Keeping in mind that our goal is to make data readable and digestible by the user on all devices, here are our recommendations for tables:

  1. If the content is not truly tabular in nature, don’t put it in a table.
  2. If you feel strongly that the content would be served well by a table, author it that way and preview the document. If it doesn’t look good, find another way to present the data.

Examples

Hyper-V Deployment Requirements

We recommend that this kind of content not be in a table as it is not tabular in nature. Each row is a small section of content that can be laid out more simply. Here is our recommended way of laying out this content.

System Center Data Sources

We recommend splitting up “tables within tables” into multiple simpler tables, which makes the content easier to consume. Here is our recommend way of laying out his content.
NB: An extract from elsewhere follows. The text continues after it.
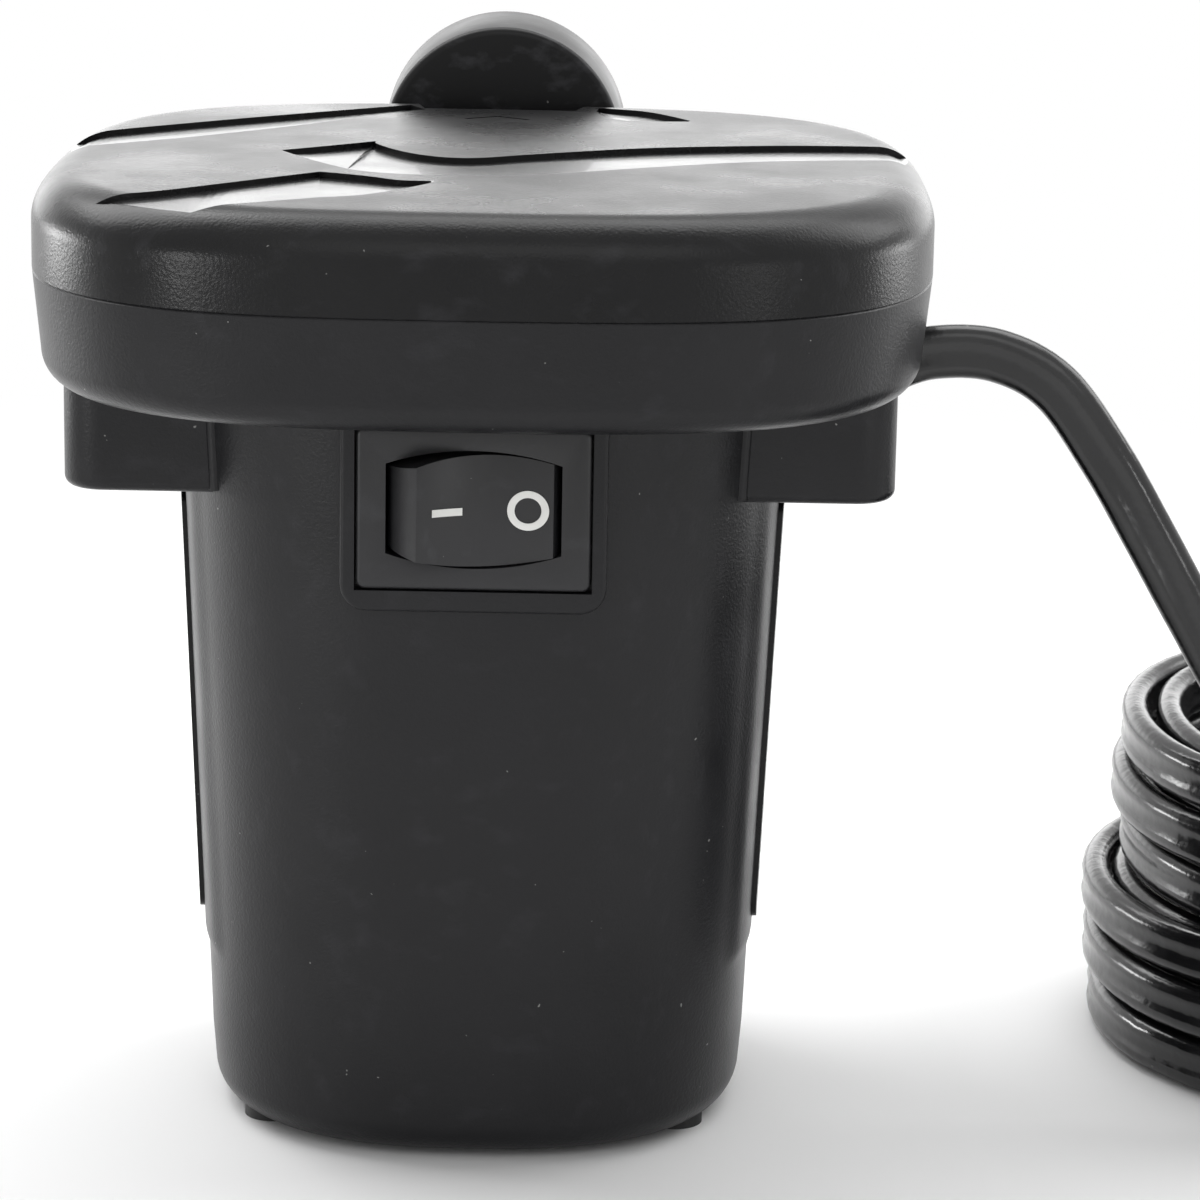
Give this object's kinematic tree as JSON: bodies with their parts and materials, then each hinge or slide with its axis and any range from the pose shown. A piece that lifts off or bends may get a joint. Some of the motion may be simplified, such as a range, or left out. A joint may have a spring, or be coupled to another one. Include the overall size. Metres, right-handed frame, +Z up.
{
  "type": "electric air mattress pump",
  "caption": "Compact 12 V electric air pump with a wide fan head, tapered body, rear outlet collar, rocker switch and coiled flat cord with a car plug.",
  "frame": {"origin": "middle of the standing footprint of the pump without its cord, on the surface it stands on", "axes": "+Z up, +Y out of the outlet collar, -Y the switch side, +X the side the cord leaves"},
  "size_m": [0.182, 0.1995, 0.101],
  "materials": {
    "black_abs": "fine spark-eroded satin",
    "dark_abs": "smooth satin",
    "switch_nylon": "satin",
    "white_print": "printed mark",
    "black_rubber": "matte",
    "pvc_cord": "glossy",
    "plug_plastic": "satin",
    "zinc_steel": "zinc plated",
    "motor_steel": "plated",
    "copper": "bare or enamelled copper",
    "brass": "plain",
    "ferrite": "ground",
    "carbon": "matte",
    "impeller_nylon": "natural",
    "wire_red": "insulation",
    "capacitor_blue": "dipped ceramic",
    "fuse_glass": "clear",
    "lamp_red": "clear red"
  },
  "bodies": {
    "pump": {"body_housing": "black_abs", "side_grille_left": "dark_abs", "side_grille_right": "dark_abs", "rubber_feet": "black_rubber", "head_base": "black_abs", "top_cover": "black_abs", "outlet_collar": "dark_abs", "housing_screws": "zinc_steel", "motor_can": "motor_steel", "motor_end_cap": "dark_abs", "motor_magnets": "ferrite", "motor_brushes": "carbon", "brush_springs": "copper", "motor_terminals": "brass", "motor_bush_top": "brass", "motor_bush_bottom": "brass", "motor_screws": "zinc_steel", "motor_cushion": "black_rubber", "noise_capacitor": "capacitor_blue", "switch_housing": "switch_nylon", "switch_terminals": "brass", "switch_wires": "wire_red", "cord_grommet": "black_rubber", "cord_lead": "pvc_cord", "cord_coil": "pvc_cord", "cord_tail": "pvc_cord", "plug_handle": "plug_plastic", "plug_nose": "plug_plastic", "plug_end_ring": "zinc_steel", "plug_spring": "zinc_steel", "plug_side_contacts": "zinc_steel", "plug_sleeve": "pvc_cord", "plug_lamp": "lamp_red"},
    "rotor": {"motor_shaft": "zinc_steel", "armature_core": "motor_steel", "armature_windings": "copper", "commutator": "copper", "impeller": "impeller_nylon", "impeller_washer": "zinc_steel"},
    "rocker": {"switch_rocker": "switch_nylon", "rocker_plunger": "impeller_nylon", "rocker_marks": "white_print"},
    "contact": {"switch_contact": "copper"},
    "tip": {"plug_tip": "brass", "plug_fuse": "fuse_glass"}
  },
  "joints": [
    {"name": "rotor_spin", "type": "hinge", "parent": "pump", "child": "rotor", "pos_m": [0, -0.001, 0.08], "axis": [0, 0, 1], "continuous": true},
    {"name": "rocker_tilt", "type": "hinge", "parent": "pump", "child": "rocker", "pos_m": [0, -0.0324, 0.0643], "axis": [0, 0, -1], "range_deg": [0, 25]},
    {"name": "contact_tilt", "type": "hinge", "parent": "pump", "child": "contact", "pos_m": [0, -0.0263, 0.0643], "axis": [0, 0, 1], "range_deg": [0, 12.5]},
    {"name": "tip_press", "type": "slide", "parent": "pump", "child": "tip", "axis": [0, -1, 0], "range_m": [0, 0.003], "stiffness_N_per_m": 600}
  ],
  "couplings": [
    {"joint": "contact_tilt", "follows": "rocker_tilt", "ratio": 0.48}
  ]
}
Turning Network Monitoring

These tables are really hard to read. It brings to question whether the tables should have been pivoted by Type instead of by Rule, but we don’t know the user scenario well enough to say for sure. Either way, since bulleted lists are not supported in GitHub Flavored Markdown tables (for good reasons), we’d suggest collapsing the bullet lists into comma-separated lists as a first step.

This leaves us with this. As you can see, the second table looks fine but the first table is still hard to read. The browser is automatically laying out the table, and it doesn’t look good when the data in the table columns aren’t well balanced.

This demonstrates the limitations of HTML tables, and why authors should use them carefully.